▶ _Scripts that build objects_
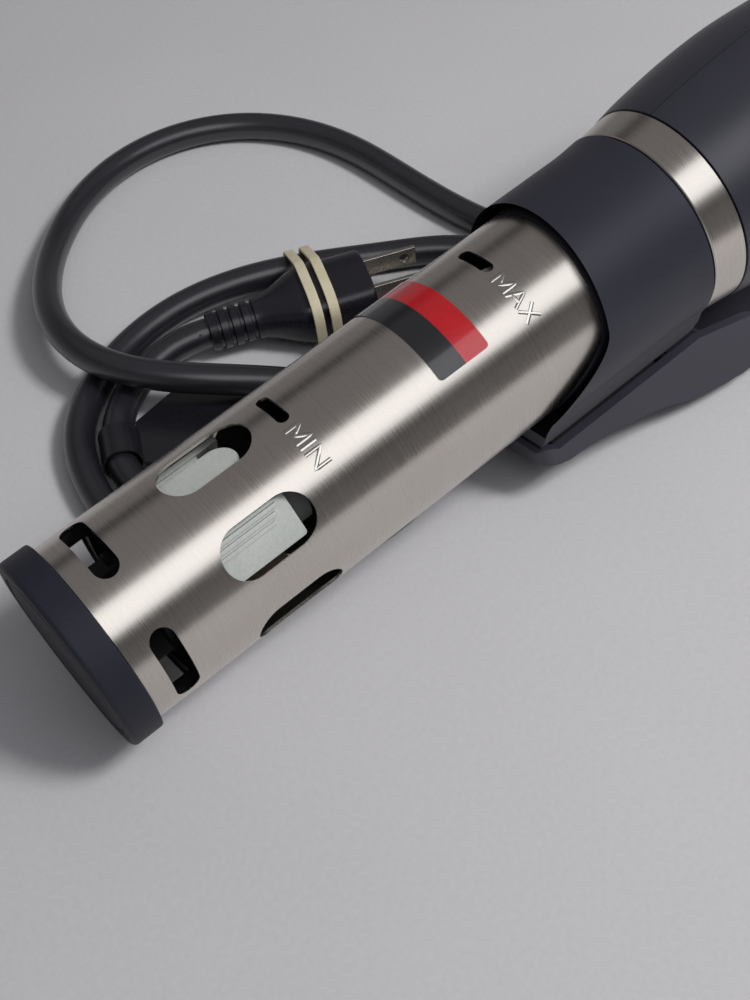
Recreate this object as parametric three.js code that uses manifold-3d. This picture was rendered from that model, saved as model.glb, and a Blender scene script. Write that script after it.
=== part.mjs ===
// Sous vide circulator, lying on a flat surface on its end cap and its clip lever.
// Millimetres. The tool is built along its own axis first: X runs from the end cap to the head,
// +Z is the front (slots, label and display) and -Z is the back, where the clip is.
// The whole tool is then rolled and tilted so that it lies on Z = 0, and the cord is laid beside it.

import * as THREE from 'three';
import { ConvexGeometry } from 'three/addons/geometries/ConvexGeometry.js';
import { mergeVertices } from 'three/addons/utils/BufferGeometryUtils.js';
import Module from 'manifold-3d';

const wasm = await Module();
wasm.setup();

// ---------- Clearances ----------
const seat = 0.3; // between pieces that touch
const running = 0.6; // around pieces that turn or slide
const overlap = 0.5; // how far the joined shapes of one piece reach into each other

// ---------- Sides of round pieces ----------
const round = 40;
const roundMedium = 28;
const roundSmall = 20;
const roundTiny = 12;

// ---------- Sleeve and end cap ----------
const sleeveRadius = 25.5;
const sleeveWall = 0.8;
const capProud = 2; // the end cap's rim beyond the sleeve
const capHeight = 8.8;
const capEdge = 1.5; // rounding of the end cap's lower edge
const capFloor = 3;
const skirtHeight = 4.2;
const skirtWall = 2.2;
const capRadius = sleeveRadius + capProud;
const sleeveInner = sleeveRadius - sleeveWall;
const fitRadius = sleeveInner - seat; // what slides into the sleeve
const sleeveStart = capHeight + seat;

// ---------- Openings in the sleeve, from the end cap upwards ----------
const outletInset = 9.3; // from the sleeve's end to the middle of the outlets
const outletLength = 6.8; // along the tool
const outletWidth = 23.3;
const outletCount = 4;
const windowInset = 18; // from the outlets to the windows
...
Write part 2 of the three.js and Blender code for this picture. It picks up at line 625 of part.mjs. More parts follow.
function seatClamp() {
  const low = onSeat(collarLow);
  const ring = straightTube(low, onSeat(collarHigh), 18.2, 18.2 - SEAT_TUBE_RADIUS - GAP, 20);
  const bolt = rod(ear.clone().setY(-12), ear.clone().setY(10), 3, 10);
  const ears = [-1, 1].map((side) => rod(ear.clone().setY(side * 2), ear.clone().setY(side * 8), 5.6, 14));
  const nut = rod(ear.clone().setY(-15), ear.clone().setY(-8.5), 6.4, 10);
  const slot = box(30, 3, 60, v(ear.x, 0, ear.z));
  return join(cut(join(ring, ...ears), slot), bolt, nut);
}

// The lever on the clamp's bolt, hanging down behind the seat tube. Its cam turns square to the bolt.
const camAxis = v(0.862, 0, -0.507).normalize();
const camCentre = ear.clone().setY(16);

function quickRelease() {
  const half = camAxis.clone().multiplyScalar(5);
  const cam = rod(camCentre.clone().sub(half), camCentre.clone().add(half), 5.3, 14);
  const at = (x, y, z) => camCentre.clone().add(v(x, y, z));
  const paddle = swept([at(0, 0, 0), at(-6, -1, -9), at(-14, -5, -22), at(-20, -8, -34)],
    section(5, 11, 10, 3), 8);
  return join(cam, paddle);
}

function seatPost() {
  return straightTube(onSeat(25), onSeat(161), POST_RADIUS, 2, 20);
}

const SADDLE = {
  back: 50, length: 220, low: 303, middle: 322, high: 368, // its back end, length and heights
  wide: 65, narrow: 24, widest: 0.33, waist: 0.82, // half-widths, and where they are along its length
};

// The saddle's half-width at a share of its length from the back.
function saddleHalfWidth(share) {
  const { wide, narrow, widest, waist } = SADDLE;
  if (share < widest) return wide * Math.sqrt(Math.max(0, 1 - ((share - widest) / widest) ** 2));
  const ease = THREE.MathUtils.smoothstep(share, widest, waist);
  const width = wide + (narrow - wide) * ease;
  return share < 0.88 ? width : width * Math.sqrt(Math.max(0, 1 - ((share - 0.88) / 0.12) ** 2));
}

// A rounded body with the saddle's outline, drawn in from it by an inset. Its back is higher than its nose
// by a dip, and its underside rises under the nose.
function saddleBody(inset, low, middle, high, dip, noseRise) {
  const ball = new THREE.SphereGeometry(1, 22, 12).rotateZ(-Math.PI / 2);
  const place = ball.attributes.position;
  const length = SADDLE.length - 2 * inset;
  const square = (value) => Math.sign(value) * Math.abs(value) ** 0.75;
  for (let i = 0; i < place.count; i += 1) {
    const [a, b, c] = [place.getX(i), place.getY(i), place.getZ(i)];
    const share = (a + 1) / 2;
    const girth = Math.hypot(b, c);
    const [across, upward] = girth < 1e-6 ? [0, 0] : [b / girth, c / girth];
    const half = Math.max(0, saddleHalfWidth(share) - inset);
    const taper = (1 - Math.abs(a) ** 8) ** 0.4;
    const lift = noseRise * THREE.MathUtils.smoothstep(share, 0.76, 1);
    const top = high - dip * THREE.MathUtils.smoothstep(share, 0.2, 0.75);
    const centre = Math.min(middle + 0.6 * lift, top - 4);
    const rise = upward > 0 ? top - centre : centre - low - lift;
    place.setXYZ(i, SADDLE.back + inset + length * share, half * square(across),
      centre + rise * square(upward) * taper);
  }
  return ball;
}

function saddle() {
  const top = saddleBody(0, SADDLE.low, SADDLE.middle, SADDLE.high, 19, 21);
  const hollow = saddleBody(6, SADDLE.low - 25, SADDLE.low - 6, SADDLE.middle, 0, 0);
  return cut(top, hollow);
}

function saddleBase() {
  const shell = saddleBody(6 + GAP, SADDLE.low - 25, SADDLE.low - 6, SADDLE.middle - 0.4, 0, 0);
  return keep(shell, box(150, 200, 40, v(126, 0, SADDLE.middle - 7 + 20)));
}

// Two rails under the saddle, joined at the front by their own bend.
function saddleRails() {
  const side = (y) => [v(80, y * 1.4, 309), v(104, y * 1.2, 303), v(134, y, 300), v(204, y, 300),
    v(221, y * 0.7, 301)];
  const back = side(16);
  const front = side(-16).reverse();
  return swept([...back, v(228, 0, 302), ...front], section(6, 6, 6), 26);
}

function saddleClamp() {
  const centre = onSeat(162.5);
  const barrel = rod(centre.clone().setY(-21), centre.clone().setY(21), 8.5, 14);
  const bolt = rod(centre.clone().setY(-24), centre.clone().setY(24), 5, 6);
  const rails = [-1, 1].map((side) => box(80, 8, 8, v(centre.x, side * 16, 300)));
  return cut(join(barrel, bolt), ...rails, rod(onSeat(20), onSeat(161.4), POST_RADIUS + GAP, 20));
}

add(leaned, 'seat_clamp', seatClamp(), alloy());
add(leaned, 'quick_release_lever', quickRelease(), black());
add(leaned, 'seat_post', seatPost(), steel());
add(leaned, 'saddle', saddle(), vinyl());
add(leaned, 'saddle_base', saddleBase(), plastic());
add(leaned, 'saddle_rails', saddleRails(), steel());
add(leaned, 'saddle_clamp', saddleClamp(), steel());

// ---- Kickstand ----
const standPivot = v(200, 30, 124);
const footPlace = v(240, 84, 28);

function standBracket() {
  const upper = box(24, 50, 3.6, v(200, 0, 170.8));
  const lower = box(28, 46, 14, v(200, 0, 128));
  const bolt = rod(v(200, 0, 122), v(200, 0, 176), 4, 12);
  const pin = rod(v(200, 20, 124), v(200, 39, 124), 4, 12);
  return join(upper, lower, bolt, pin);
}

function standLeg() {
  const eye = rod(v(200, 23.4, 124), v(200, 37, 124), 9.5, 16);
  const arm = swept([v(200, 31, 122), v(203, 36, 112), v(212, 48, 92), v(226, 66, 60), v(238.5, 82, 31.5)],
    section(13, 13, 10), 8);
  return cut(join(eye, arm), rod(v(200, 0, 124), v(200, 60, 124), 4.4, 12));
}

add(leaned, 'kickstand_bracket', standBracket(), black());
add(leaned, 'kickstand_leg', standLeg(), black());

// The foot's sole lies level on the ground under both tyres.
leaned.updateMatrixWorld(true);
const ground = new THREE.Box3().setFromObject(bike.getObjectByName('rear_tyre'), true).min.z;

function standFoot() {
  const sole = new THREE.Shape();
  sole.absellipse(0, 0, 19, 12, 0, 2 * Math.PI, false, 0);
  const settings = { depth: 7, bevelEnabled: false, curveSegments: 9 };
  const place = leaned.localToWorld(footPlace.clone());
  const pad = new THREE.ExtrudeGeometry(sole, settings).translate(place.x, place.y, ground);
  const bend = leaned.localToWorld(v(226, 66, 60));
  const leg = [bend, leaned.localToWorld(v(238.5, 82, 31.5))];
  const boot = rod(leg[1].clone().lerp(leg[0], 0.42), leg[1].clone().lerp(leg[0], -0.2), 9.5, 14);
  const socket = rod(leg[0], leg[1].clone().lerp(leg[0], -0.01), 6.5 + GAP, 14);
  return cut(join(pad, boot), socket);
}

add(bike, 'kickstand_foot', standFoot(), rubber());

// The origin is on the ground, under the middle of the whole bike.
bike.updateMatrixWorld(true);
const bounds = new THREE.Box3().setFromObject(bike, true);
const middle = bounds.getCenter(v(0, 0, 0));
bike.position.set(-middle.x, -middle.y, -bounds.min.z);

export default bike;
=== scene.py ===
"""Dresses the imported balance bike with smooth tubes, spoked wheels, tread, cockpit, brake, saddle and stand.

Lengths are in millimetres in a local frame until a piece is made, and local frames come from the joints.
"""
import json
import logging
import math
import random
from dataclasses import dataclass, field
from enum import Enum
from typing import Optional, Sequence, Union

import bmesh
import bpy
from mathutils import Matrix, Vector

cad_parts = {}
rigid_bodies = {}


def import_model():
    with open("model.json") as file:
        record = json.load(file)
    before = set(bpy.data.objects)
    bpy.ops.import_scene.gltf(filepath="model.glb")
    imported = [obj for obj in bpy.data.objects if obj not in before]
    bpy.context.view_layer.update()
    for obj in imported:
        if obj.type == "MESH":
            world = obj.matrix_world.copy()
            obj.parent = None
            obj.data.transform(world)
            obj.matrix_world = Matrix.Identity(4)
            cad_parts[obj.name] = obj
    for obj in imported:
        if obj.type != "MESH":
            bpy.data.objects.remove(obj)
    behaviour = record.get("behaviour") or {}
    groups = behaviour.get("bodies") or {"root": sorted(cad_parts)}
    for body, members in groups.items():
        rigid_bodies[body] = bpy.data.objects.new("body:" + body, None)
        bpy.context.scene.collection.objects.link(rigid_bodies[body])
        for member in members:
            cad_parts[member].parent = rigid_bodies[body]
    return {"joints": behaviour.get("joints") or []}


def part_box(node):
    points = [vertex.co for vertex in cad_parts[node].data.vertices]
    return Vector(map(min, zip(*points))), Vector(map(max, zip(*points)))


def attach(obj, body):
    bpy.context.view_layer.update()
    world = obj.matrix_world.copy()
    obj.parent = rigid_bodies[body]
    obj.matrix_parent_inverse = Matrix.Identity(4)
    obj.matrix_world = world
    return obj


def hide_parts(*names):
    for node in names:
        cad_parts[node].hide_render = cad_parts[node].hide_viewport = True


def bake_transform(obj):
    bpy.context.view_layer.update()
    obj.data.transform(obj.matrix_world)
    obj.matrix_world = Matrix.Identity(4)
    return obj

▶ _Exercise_
Look through the material above and print exactly the lines from the one containing "the whole bike." to the one containing "saddle and stand.", both included, and nothing more.

▶ _Task answer_
// The origin is on the ground, under the middle of the whole bike.
bike.updateMatrixWorld(true);
const bounds = new THREE.Box3().setFromObject(bike, true);
const middle = bounds.getCenter(v(0, 0, 0));
bike.position.set(-middle.x, -middle.y, -bounds.min.z);

export default bike;
=== scene.py ===
"""Dresses the imported balance bike with smooth tubes, spoked wheels, tread, cockpit, brake, saddle and stand.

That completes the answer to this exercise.